The Great Awakening Argument

The law's most dramatic enforcement came in 1903, when Marshal Hendricks (still on the job sixteen years later) discovered the entire Wilson family asleep in their parlor at 9:30 AM on a Sunday. He issued citations to all six family members, including nine-year-old Sarah Wilson, who became the youngest person in Kansas history to be fined for sleeping.

The Wilson case finally prompted someone to actually read the ordinance carefully. Town clerk Harold Brennan discovered the obvious error and brought it to the council's attention. But by then, the law had been generating steady revenue for over fifteen years, and several council members worried about the precedent of admitting such a fundamental mistake.

Councilman Robert Hayes argued that changing the law would require refunding hundreds of dollars in fines collected over the years. "We can't just admit we've been wrong for two decades," he reportedly said. "What would people think?"

The End of an Era

The Sunday sleep prohibition finally ended in 1919, not through legislative wisdom but through exhaustion. A new marshal, William Foster, refused to enforce what he called "the most ridiculous law in the history of Kansas." When the council threatened to fire him, Foster challenged them to find anyone else willing to wake up sleeping families and issue citations.

The final town council meeting on the subject, held on March 15, 1919, lasted four hours and featured heated arguments about municipal dignity, legal precedent, and whether admitting error after thirty-two years was worse than continuing to enforce an obviously absurd law.
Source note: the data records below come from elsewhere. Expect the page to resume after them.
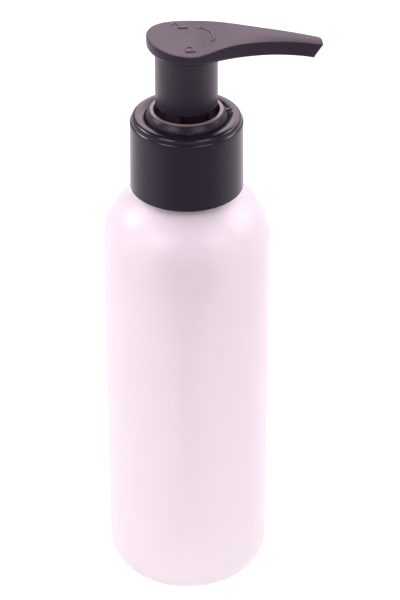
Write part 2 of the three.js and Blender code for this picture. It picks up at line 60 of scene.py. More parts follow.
FINE_SEGMENTS = 72      # facets round the small pieces
SHARP_ANGLE = 32        # edges sharper than this, in degrees, aren't shaded smooth


# ---- sizes ----

class Span:
    """A CAD node's radius about the bottle's axis, its lowest and highest level, and its two ends along X,
    the spout's direction."""

    def __init__(self, node):
        low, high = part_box(node)
        self.radius = high.y / MM
        self.bottom = low.z / MM
        self.top = high.z / MM
        self.back = low.x / MM
        self.reach = high.x / MM


BOTTLE = Span("bottle")
CLOSURE = Span("closure")
COLLAR = Span("lock_collar")
GUIDE = Span("stem_guide")
GASKET = Span("neck_gasket")
HOUSING = Span("pump_housing")
SEAT = Span("spring_seat")
BALL = Span("inlet_ball")
SPRING = Span("spring")
PISTON = Span("piston")
ROD = Span("piston_rod")
STEM = Span("stem")
HEAD = Span("actuator")
TUBE = Span("dip_tube")

THREAD_PITCH = 3.175
THREAD_TURNS = 1.5
THREAD_START = BOTTLE.top - 8.0         # the lower end of the neck's thread
NECK_ROOT = 10.75                       # the neck's outside, between the turns of its thread
NECK_BORE = 9.7
CLOSURE_BORE = 12.3
LID_HOLE = 10.3
LID_DIP = CLOSURE.top - 0.35            # the lid's surface round its hole
COLLAR_FOOT = 10.15                     # the collar's outside where it passes through the lid
RIM_RADIUS = 9.0
RIM_BORE = 8.05
SLEEVE_RADIUS = 7.6
SLEEVE_BORE = 6.5


# ---- curves ----

def lerp(a, b, t):
    """The value a share t of the way from a to b."""
    return a + (b - a) * t


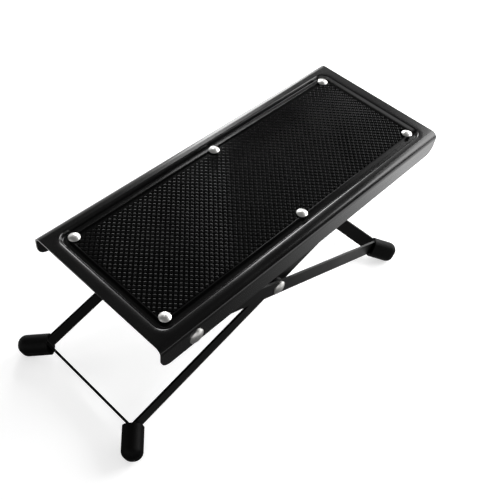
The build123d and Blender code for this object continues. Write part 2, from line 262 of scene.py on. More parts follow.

The vote to repeal was 4-1, with Councilman Hayes casting the lone dissenting vote. According to meeting minutes, his final argument was: "If we start changing laws just because they don't make sense, where does it end?"

The Legacy of Legal Literalism

Millbrook's Sunday sleep ban officially ended on April 1, 1919 — a date the council claimed was coincidental but which residents suspected was deliberate irony. The law's repeal made headlines in Kansas newspapers, with the Topeka Daily Capital running the story under the headline "Town Finally Allows Residents to Sleep on Sundays."

The incident became a cautionary tale taught in Kansas law schools about the importance of careful document review and the dangers of bureaucratic momentum. Marshal Hendricks, who had enforced the law faithfully for over three decades, reportedly celebrated its repeal by taking a long nap on Sunday morning, April 6, 1919.

Today, Millbrook's old jail cell — funded by illegal sleep fines — houses the town's historical society. A small plaque commemorates "The Great Sunday Sleep Prohibition of 1887-1919," though most visitors assume it's a joke until they read the documented court records.

Sometimes the most unbelievable laws are the ones that somehow make it onto the books and stay there, enforced not because they make sense, but because admitting error requires more courage than maintaining absurdity.